You cannot take a firm offline for a quarter to "do a transformation". Client work has to ship on time, the lights have to stay on, partners still have to bill, and on top of that the engineering work that actually makes the automation real has to happen somewhere. Doing it all at once means living with constant trade-offs and a real risk of getting stretched too thin.
The way through has been ruthless prioritisation, strong deputising, and a willingness to build in public. I pick two or three bets a quarter that are worth the disruption, get them shipped, and stabilise before the next wave. I have also had to be very honest with myself about what I am not willing to compromise. Client outcomes. Professional standards. The wellbeing of the team. Time with my wife on the farm. Within those guardrails, almost everything else is negotiable, and that clarity is what has let us move quickly without anything important breaking.

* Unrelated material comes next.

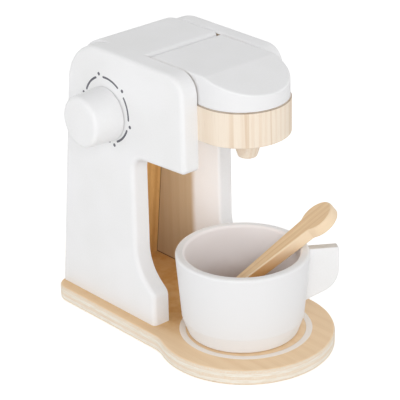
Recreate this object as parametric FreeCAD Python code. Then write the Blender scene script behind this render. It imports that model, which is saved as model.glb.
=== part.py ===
import FreeCAD, Part
import math
import os
from FreeCAD import Matrix, Vector

# Toy coffee maker with a hinged lid, a turning knob, a cup and a spoon.
# Millimetres. X runs to the machine's right, Y to its rear and Z up.
# Places along Y are measured from the middle of the round cup stand, and
# every piece is moved at the end so that the origin lies on the underside,
# half-way along the base board.

# Base board: a rounded rectangle that runs into the round cup stand
base_thickness = 10.4
base_side_margin = 7.8
base_rear_margin = 0.8
base_edge_radius = 1.6
base_rear_corner_radius = 12.0
base_neck_radius = 25.0
stand_flare = 6.5

# Side panels
inner_width = 60.4
panel_thickness = 12.0
panel_top_z = 186.7
panel_roundover = 3.0
panel_inner_roundover = 2.2
foot_front_y = 39.8
foot_height = 21.5
foot_corner_radius = 6.0
foot_slope_rise = 13.3
foot_slope_blend = 29.0
column_front_y = 56.4
head_front_y = 7.8
head_underside_drop = 64.4
head_underside_rise = 2.6
head_underside_blend = 10.0
head_chin_radius = 3.6
head_brow_radius = 13.0
rear_bottom_y = 134.2
rear_top_y = 115.4
rear_top_radius = 32.0

# Back panel and the block over it
back_thickness = 12.0
block_height = 26.0
block_front_y = 55.4
block_front_edge_radius = 2.8
block_rear_top_radius = 25.0
block_side_edge_radius = 0.8
block_side_gap = 0.9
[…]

What are some of your goals for the next 5 years?
Three, in ascending order of ambition.
First, to operate a substantially automated commercial law firm. Not just the back office, but a meaningful portion of service delivery itself. The point is not to remove lawyers from the equation. It is to make every hour of lawyer time count for more.
Second, to keep building Zed Law into a firm that ex-top-tier lawyers actively want to join, and where clients come because they want the way legal practice should be done in the 2020s and 2030s, not the model carried over from the last century. A team small enough to stay close, strong enough that none of us is running on empty, and made up of people who think like owners rather than employees.
Third, to push the conversation about legal tech in the direction that actually matters. Most of the hype today is about tech that makes lawyers more efficient. Useful, but the client rarely sees the benefit. The real prize is technology that genuinely lowers the cost of accessing high-quality legal advice for businesses and consumers alike. No matter how far the technology goes, the most important parts of law (the oath, the trust, the consequences) will always be irreducibly human. But access to good advice should not be. That is the future I want to help build.